→ **EXERCISE INPUT**:

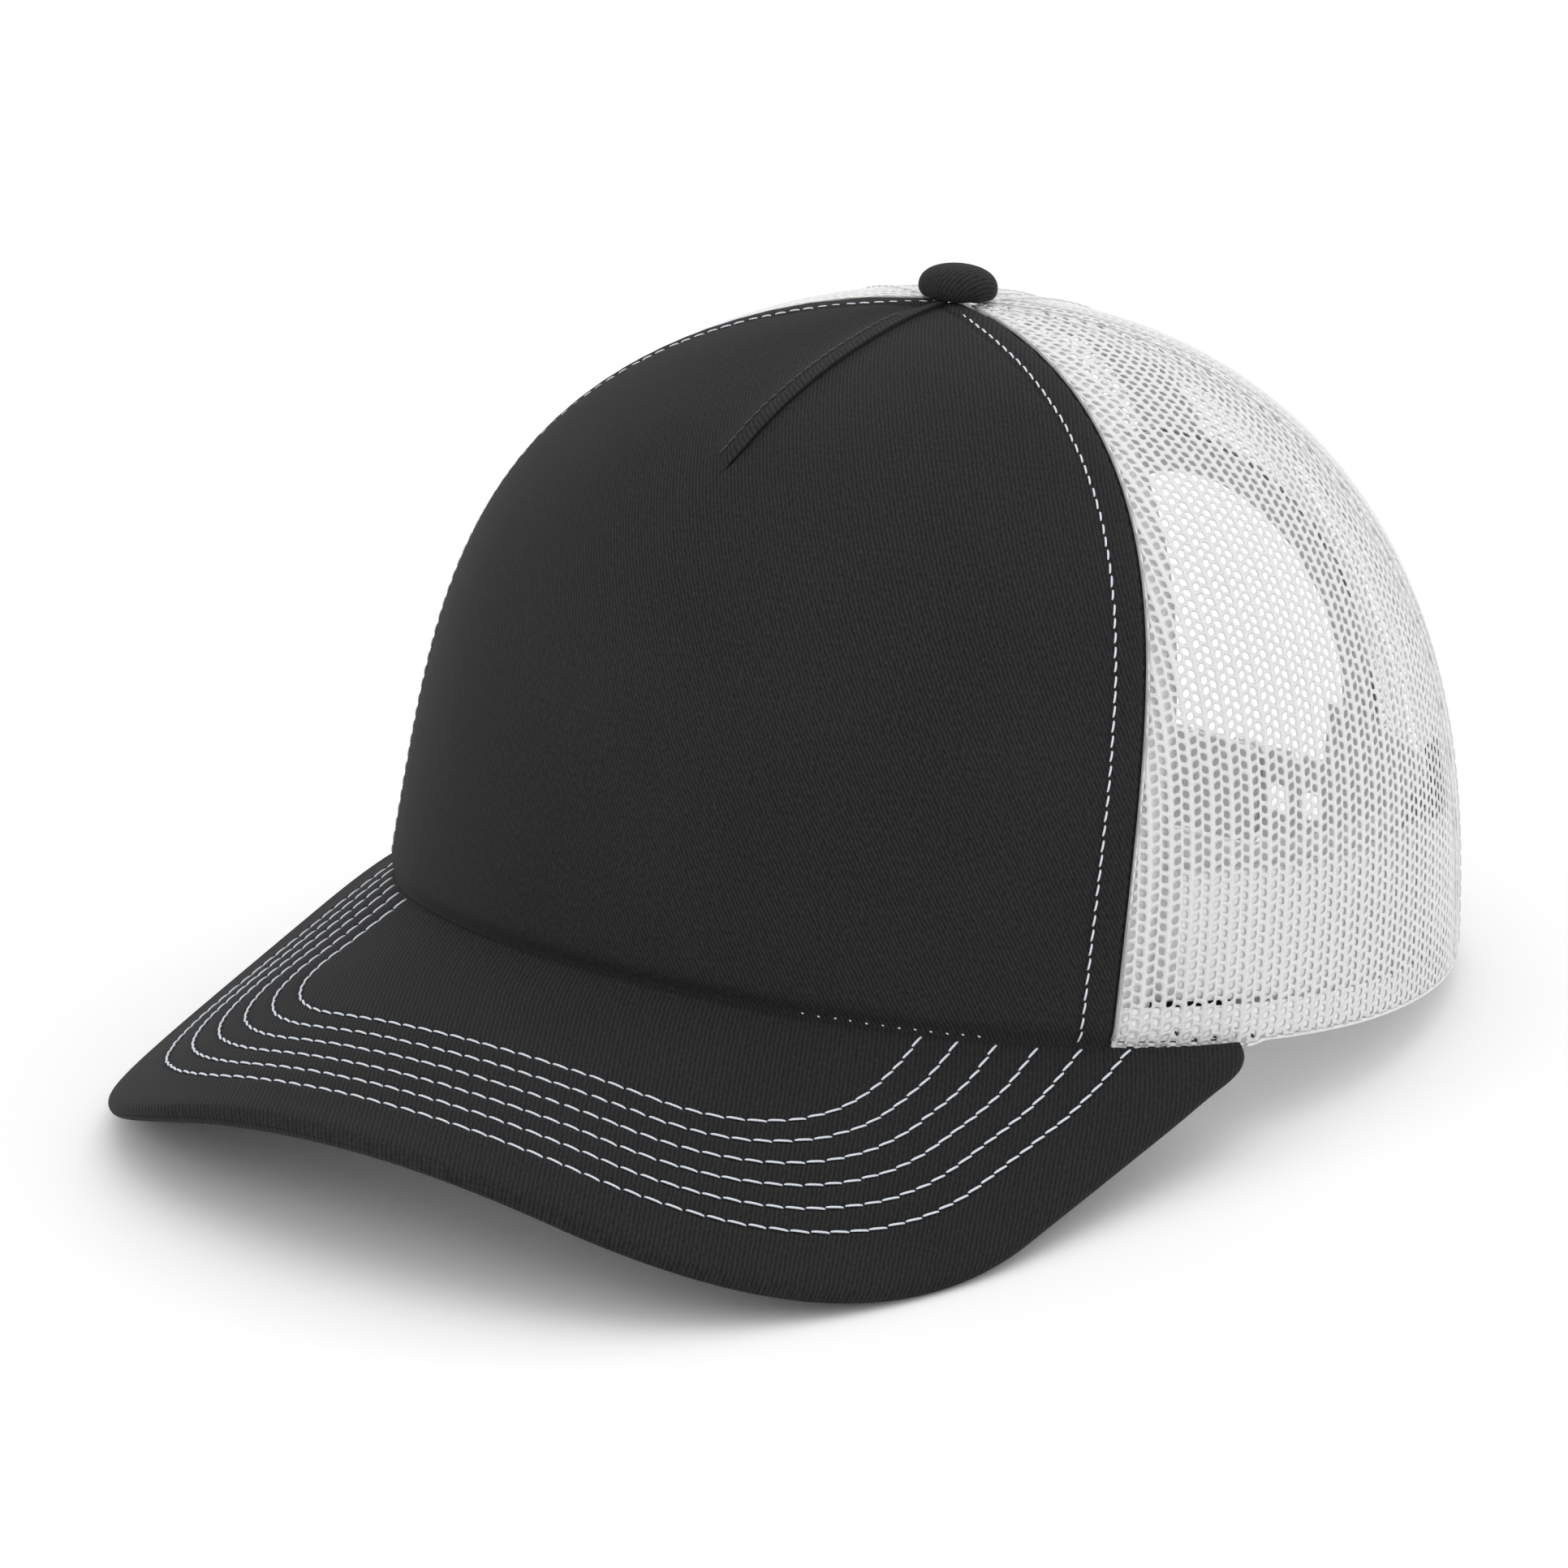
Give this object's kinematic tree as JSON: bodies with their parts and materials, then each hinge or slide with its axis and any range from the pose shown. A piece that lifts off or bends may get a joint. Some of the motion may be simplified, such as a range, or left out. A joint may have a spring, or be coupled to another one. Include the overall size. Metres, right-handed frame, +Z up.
{
  "type": "trucker cap",
  "caption": "Trucker cap with a stiff twill front, mesh side and back panels, a curved visor and an adjustable snap strap across an arched back opening.",
  "frame": {"origin": "on the table plane, under the middle of the cap's bounding box; the cap stands on the two front corners of its visor and on the back of its rim", "axes": "-Y towards the tip of the visor (front), +X towards the wearer's left, +Z up from the table; the rim plane is tipped back about X, front raised by 7.02 degrees"},
  "size_m": [0.1718, 0.2438, 0.1224],
  "materials": {
    "twill_black": "black cotton twill, matt",
    "mesh_white": "white polyester hexagonal mesh, slight sheen",
    "lining_white": "stiffened open-weave buckram",
    "tape_white": "woven seam tape",
    "sweatband_white": "cotton twill band",
    "foam_grey": "thin foam padding",
    "strap_white": "flexible moulded plastic, satin",
    "board_grey": "moulded visor board",
    "steel": "pressed steel"
  },
  "bodies": {
    "cap": {"front_panel": "twill_black", "front_liner": "lining_white", "side_mesh_left": "mesh_white", "side_mesh_right": "mesh_white", "back_mesh_left": "mesh_white", "back_mesh_right": "mesh_white", "seam_tape_front_left": "tape_white", "seam_tape_front_right": "tape_white", "seam_tape_side_left": "tape_white", "seam_tape_side_right": "tape_white", "seam_tape_back": "tape_white", "arch_binding": "tape_white", "visor_seam_allowance": "twill_black", "sweatband_foam": "foam_grey", "sweatband": "sweatband_white", "size_label": "twill_black", "strap_tab_left": "strap_white", "strap_tab_right": "strap_white", "visor_top_cover": "twill_black", "visor_board": "board_grey", "visor_under_cover": "twill_black", "button_cover": "twill_black", "button_shell": "steel", "button_rivet": "steel", "button_washer": "steel"},
    "strap_with_holes": {"snap_strap_holes": "strap_white"},
    "strap_with_pegs": {"snap_strap_pegs": "strap_white"}
  },
  "joints": [
    {"name": "holes_strap_bend", "type": "hinge", "parent": "cap", "child": "strap_with_holes", "pos_m": [0.02651, 0.11834, 0.01027], "axis": [0, -0.1222, -0.9925], "range_deg": [0, 70], "stiffness_Nm_per_rad": 0.02},
    {"name": "pegs_strap_bend", "type": "hinge", "parent": "cap", "child": "strap_with_pegs", "pos_m": [-0.02619, 0.11688, 0.01035], "axis": [0, -0.1222, -0.9925], "range_deg": [0, 25], "stiffness_Nm_per_rad": 0.02}
  ]
}
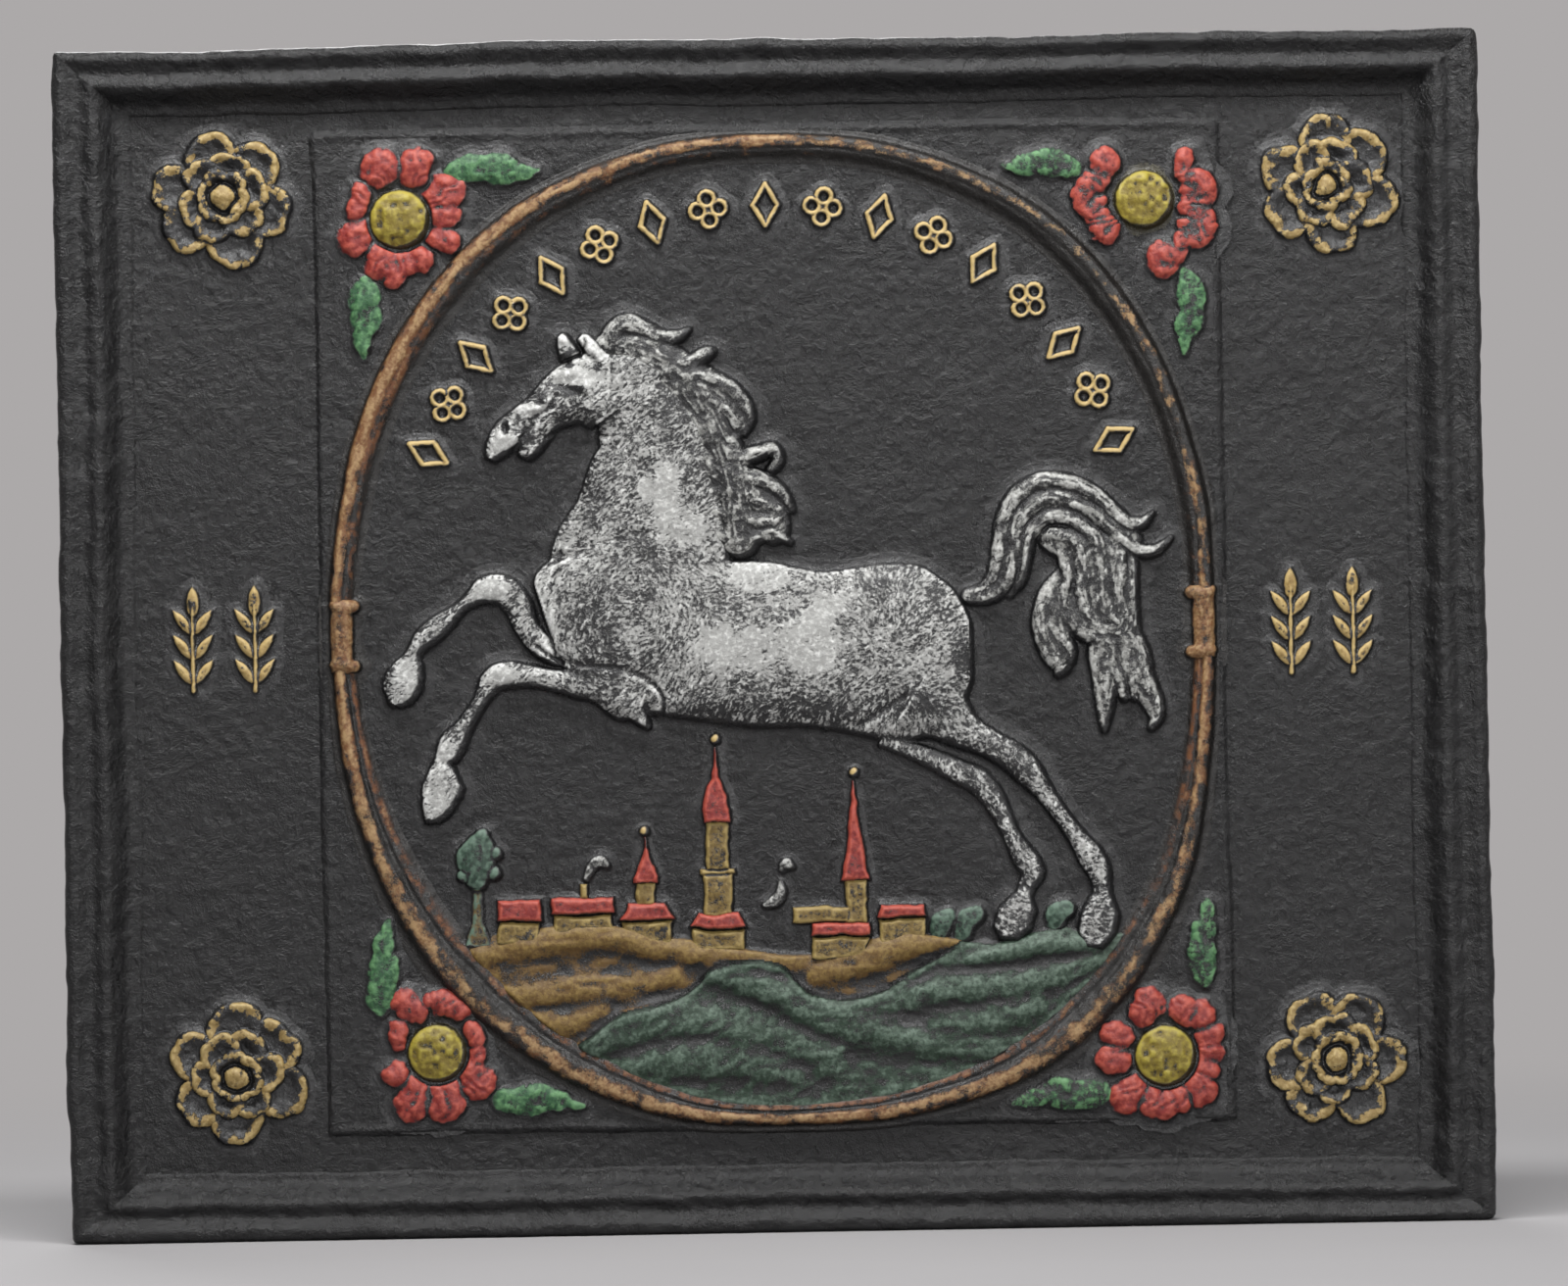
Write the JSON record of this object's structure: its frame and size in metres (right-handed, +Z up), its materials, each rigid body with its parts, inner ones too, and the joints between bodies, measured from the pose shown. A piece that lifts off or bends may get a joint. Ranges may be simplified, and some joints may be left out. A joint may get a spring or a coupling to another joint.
{
  "type": "stove plate",
  "caption": "Cast-iron stove plate with a moulded frame and painted relief: a leaping horse over a town in an oval hoop, with flowers, leaves and rosettes.",
  "frame": {"origin": "middle of the bottom edge, at half the depth", "axes": "+X to the viewer's right along the bottom edge, +Z up, the carved face looks towards -Y"},
  "size_m": [0.6, 0.022, 0.502],
  "materials": {
    "black_iron": "rough cast, blackened",
    "silver_paint": "worn dry-brushed paint",
    "gold_paint": "worn gilt paint",
    "red_paint": "satin paint",
    "yellow_paint": "satin paint",
    "leaf_green_paint": "satin paint",
    "hill_green_paint": "worn paint",
    "ochre_paint": "worn paint",
    "brown_paint": "worn paint over black"
  },
  "bodies": {
    "root": {"slab": "black_iron", "top_moulding": "black_iron", "bottom_moulding": "black_iron", "left_moulding": "black_iron", "right_moulding": "black_iron", "centre_panel": "black_iron", "upper_hoop": "brown_paint", "lower_hoop": "brown_paint", "left_clasp": "brown_paint", "right_clasp": "brown_paint", "horse": "silver_paint", "mane": "silver_paint", "tail": "silver_paint", "field": "ochre_paint", "hills": "hill_green_paint", "hedges": "leaf_green_paint", "tree": "leaf_green_paint", "chimney_smoke": "silver_paint", "left_cottage_wall": "ochre_paint", "left_cottage_roof": "red_paint", "long_house_wall": "ochre_paint", "long_house_roof": "red_paint", "small_church_wall": "ochre_paint", "small_church_roof": "red_paint", "tall_church_wall": "ochre_paint", "tall_church_roof": "red_paint", "spire_church_wall": "ochre_paint", "spire_church_roof": "red_paint", "right_cottage_wall": "ochre_paint", "right_cottage_roof": "red_paint", "spire_balls": "gold_paint", "arch_lozenges": "gold_paint", "arch_quatrefoils": "gold_paint", "left_sprigs": "gold_paint", "right_sprigs": "gold_paint", "rosette_top_left": "gold_paint", "rosette_top_right": "gold_paint", "rosette_bottom_left": "gold_paint", "rosette_bottom_right": "gold_paint", "petals_top_left": "red_paint", "petals_top_right": "red_paint", "petals_bottom_left": "red_paint", "petals_bottom_right": "red_paint", "eye_top_left": "yellow_paint", "eye_top_right": "yellow_paint", "eye_bottom_left": "yellow_paint", "eye_bottom_right": "yellow_paint", "leaf_top_left_upper": "leaf_green_paint", "leaf_top_left_lower": "leaf_green_paint", "leaf_top_right_upper": "leaf_green_paint", "leaf_top_right_lower": "leaf_green_paint", "leaf_bottom_left_upper": "leaf_green_paint", "leaf_bottom_left_lower": "leaf_green_paint", "leaf_bottom_right_upper": "leaf_green_paint", "leaf_bottom_right_lower": "leaf_green_paint"}
  },
  "joints": []
}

→ **AIM OF THE EXERCISE**: Transcribe the records verbatim and omit the images.

→ **WRITTEN ANSWER**:
Give this object's kinematic tree as JSON: bodies with their parts and materials, then each hinge or slide with its axis and any range from the pose shown. A piece that lifts off or bends may get a joint. Some of the motion may be simplified, such as a range, or left out. A joint may have a spring, or be coupled to another one. Include the overall size. Metres, right-handed frame, +Z up.
{
  "type": "trucker cap",
  "caption": "Trucker cap with a stiff twill front, mesh side and back panels, a curved visor and an adjustable snap strap across an arched back opening.",
  "frame": {"origin": "on the table plane, under the middle of the cap's bounding box; the cap stands on the two front corners of its visor and on the back of its rim", "axes": "-Y towards the tip of the visor (front), +X towards the wearer's left, +Z up from the table; the rim plane is tipped back about X, front raised by 7.02 degrees"},
  "size_m": [0.1718, 0.2438, 0.1224],
  "materials": {
    "twill_black": "black cotton twill, matt",
    "mesh_white": "white polyester hexagonal mesh, slight sheen",
    "lining_white": "stiffened open-weave buckram",
    "tape_white": "woven seam tape",
    "sweatband_white": "cotton twill band",
    "foam_grey": "thin foam padding",
    "strap_white": "flexible moulded plastic, satin",
    "board_grey": "moulded visor board",
    "steel": "pressed steel"
  },
  "bodies": {
    "cap": {"front_panel": "twill_black", "front_liner": "lining_white", "side_mesh_left": "mesh_white", "side_mesh_right": "mesh_white", "back_mesh_left": "mesh_white", "back_mesh_right": "mesh_white", "seam_tape_front_left": "tape_white", "seam_tape_front_right": "tape_white", "seam_tape_side_left": "tape_white", "seam_tape_side_right": "tape_white", "seam_tape_back": "tape_white", "arch_binding": "tape_white", "visor_seam_allowance": "twill_black", "sweatband_foam": "foam_grey", "sweatband": "sweatband_white", "size_label": "twill_black", "strap_tab_left": "strap_white", "strap_tab_right": "strap_white", "visor_top_cover": "twill_black", "visor_board": "board_grey", "visor_under_cover": "twill_black", "button_cover": "twill_black", "button_shell": "steel", "button_rivet": "steel", "button_washer": "steel"},
    "strap_with_holes": {"snap_strap_holes": "strap_white"},
    "strap_with_pegs": {"snap_strap_pegs": "strap_white"}
  },
  "joints": [
    {"name": "holes_strap_bend", "type": "hinge", "parent": "cap", "child": "strap_with_holes", "pos_m": [0.02651, 0.11834, 0.01027], "axis": [0, -0.1222, -0.9925], "range_deg": [0, 70], "stiffness_Nm_per_rad": 0.02},
    {"name": "pegs_strap_bend", "type": "hinge", "parent": "cap", "child": "strap_with_pegs", "pos_m": [-0.02619, 0.11688, 0.01035], "axis": [0, -0.1222, -0.9925], "range_deg": [0, 25], "stiffness_Nm_per_rad": 0.02}
  ]
}
Write the JSON record of this object's structure: its frame and size in metres (right-handed, +Z up), its materials, each rigid body with its parts, inner ones too, and the joints between bodies, measured from the pose shown. A piece that lifts off or bends may get a joint. Ranges may be simplified, and some joints may be left out. A joint may get a spring or a coupling to another joint.
{
  "type": "stove plate",
  "caption": "Cast-iron stove plate with a moulded frame and painted relief: a leaping horse over a town in an oval hoop, with flowers, leaves and rosettes.",
  "frame": {"origin": "middle of the bottom edge, at half the depth", "axes": "+X to the viewer's right along the bottom edge, +Z up, the carved face looks towards -Y"},
  "size_m": [0.6, 0.022, 0.502],
  "materials": {
    "black_iron": "rough cast, blackened",
    "silver_paint": "worn dry-brushed paint",
    "gold_paint": "worn gilt paint",
    "red_paint": "satin paint",
    "yellow_paint": "satin paint",
    "leaf_green_paint": "satin paint",
    "hill_green_paint": "worn paint",
    "ochre_paint": "worn paint",
    "brown_paint": "worn paint over black"
  },
  "bodies": {
    "root": {"slab": "black_iron", "top_moulding": "black_iron", "bottom_moulding": "black_iron", "left_moulding": "black_iron", "right_moulding": "black_iron", "centre_panel": "black_iron", "upper_hoop": "brown_paint", "lower_hoop": "brown_paint", "left_clasp": "brown_paint", "right_clasp": "brown_paint", "horse": "silver_paint", "mane": "silver_paint", "tail": "silver_paint", "field": "ochre_paint", "hills": "hill_green_paint", "hedges": "leaf_green_paint", "tree": "leaf_green_paint", "chimney_smoke": "silver_paint", "left_cottage_wall": "ochre_paint", "left_cottage_roof": "red_paint", "long_house_wall": "ochre_paint", "long_house_roof": "red_paint", "small_church_wall": "ochre_paint", "small_church_roof": "red_paint", "tall_church_wall": "ochre_paint", "tall_church_roof": "red_paint", "spire_church_wall": "ochre_paint", "spire_church_roof": "red_paint", "right_cottage_wall": "ochre_paint", "right_cottage_roof": "red_paint", "spire_balls": "gold_paint", "arch_lozenges": "gold_paint", "arch_quatrefoils": "gold_paint", "left_sprigs": "gold_paint", "right_sprigs": "gold_paint", "rosette_top_left": "gold_paint", "rosette_top_right": "gold_paint", "rosette_bottom_left": "gold_paint", "rosette_bottom_right": "gold_paint", "petals_top_left": "red_paint", "petals_top_right": "red_paint", "petals_bottom_left": "red_paint", "petals_bottom_right": "red_paint", "eye_top_left": "yellow_paint", "eye_top_right": "yellow_paint", "eye_bottom_left": "yellow_paint", "eye_bottom_right": "yellow_paint", "leaf_top_left_upper": "leaf_green_paint", "leaf_top_left_lower": "leaf_green_paint", "leaf_top_right_upper": "leaf_green_paint", "leaf_top_right_lower": "leaf_green_paint", "leaf_bottom_left_upper": "leaf_green_paint", "leaf_bottom_left_lower": "leaf_green_paint", "leaf_bottom_right_upper": "leaf_green_paint", "leaf_bottom_right_lower": "leaf_green_paint"}
  },
  "joints": []
}